# out of this world missa of renaissance the prettiest ultime top 10 franco-flemish?



## deprofundis

What are for you the very very mostly prettiest of all(remark i use a neologism) i can't says very very since very is already (extreme words in english) but this is the level im looking for, something thatt will make me cry of joy, fill my heart whit soft gentle love, caress my soul , fortified my spirit.
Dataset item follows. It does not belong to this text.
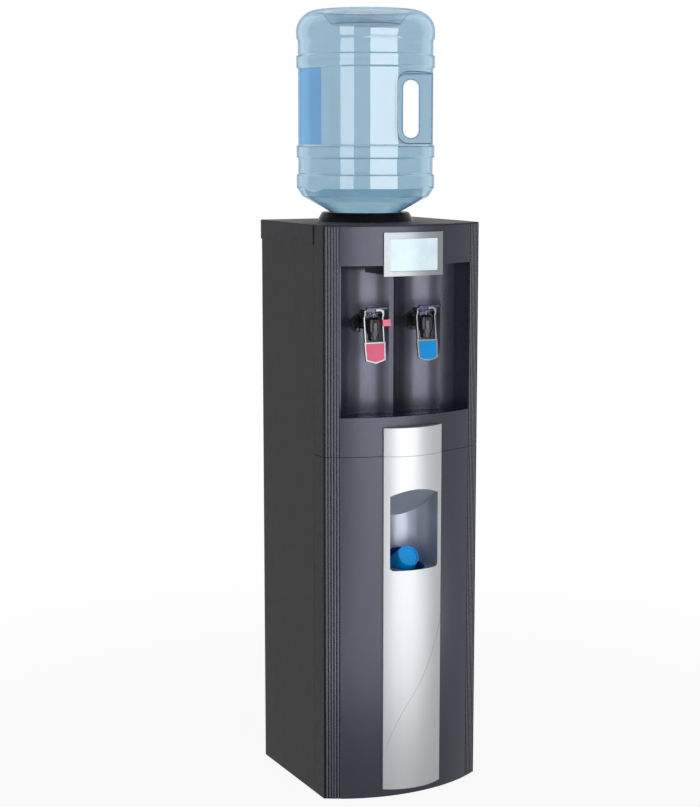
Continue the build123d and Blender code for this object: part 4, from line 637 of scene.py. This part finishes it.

You guys please impress me tell me something about it?
what should i hear ?

:tiphat:


----------



## silentio

Just got into Renaissance music for a month, and I am more familiar with motets and madrigals than the whole _missa_, but here are some of my votes:

1) Josquin's *Missa Pange lingua*: Josquin des Prez is my current favorite Renaissance composer. I believe this missa is the summit of his art
2) Palestrina's *Missa Papae Marcelli*: enough said
3) Josquin's *Missa L'homme armé super voces musicales*
4) Victoria's *Missa Salve Regina*: a personal favorite
5) Ockeghem's *Missa Pro Defunctis (Requiem) *
6) Gombert's *Missa Media Vita* 
7) Byrd's *Mass for 4 Voices*


----------



## Chordalrock

As with other music, I rarely become excited about a whole work, so I'll recommend individual movements.
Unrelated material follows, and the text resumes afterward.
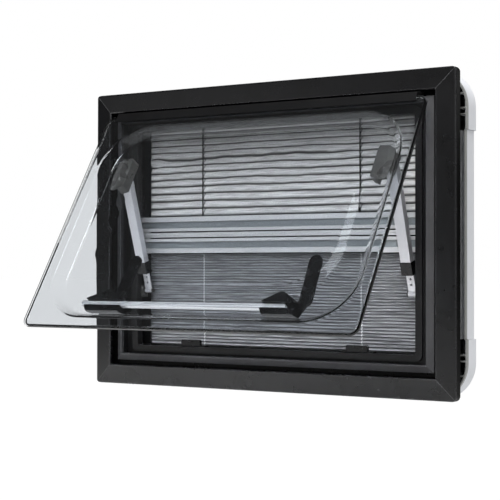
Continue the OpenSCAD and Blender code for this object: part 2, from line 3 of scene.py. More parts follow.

Agnus dei from Ockeghem's Missa L'homme arme
Credo from Dufay's Missa L'homme arme
Kyrie from Obrecht's Missa Fortuna desperata
maybe Sanctus from Obrehct's Missa Malheur me bat
Credo from Ockeghem's Missa Mi-mi
Kyrie from Victoria's Missa Beata Maria Virgine
Offertorium from Ockeghem Requiem
Kyrie from Josquin's Missa Pange lingua


----------



## Ariasexta

I do not have heard many Renaissance missae, I was once brought to tears by a motet "Mortuus est Philippus" composed by a spanish composer Ambrosio Cotes（1550-1603). I can not say much about the best missa ever heard.


----------



## Ariasexta

I think I love every work of missae I have listened to, by Morales and Guerrero, or Victoria or Palestrina, I really can not single out one of the best or dismiss anyone as the least inspiring. Maybe I have listened to 10-20 Renaissance missae it still seems insufficient for me to decide. I do not have enough money to pursue missae on that purpose yet, I guess I would need to listen to more than 1000 missae to decide. For now, I am highly entertained with every missa that I have listened to so far.


----------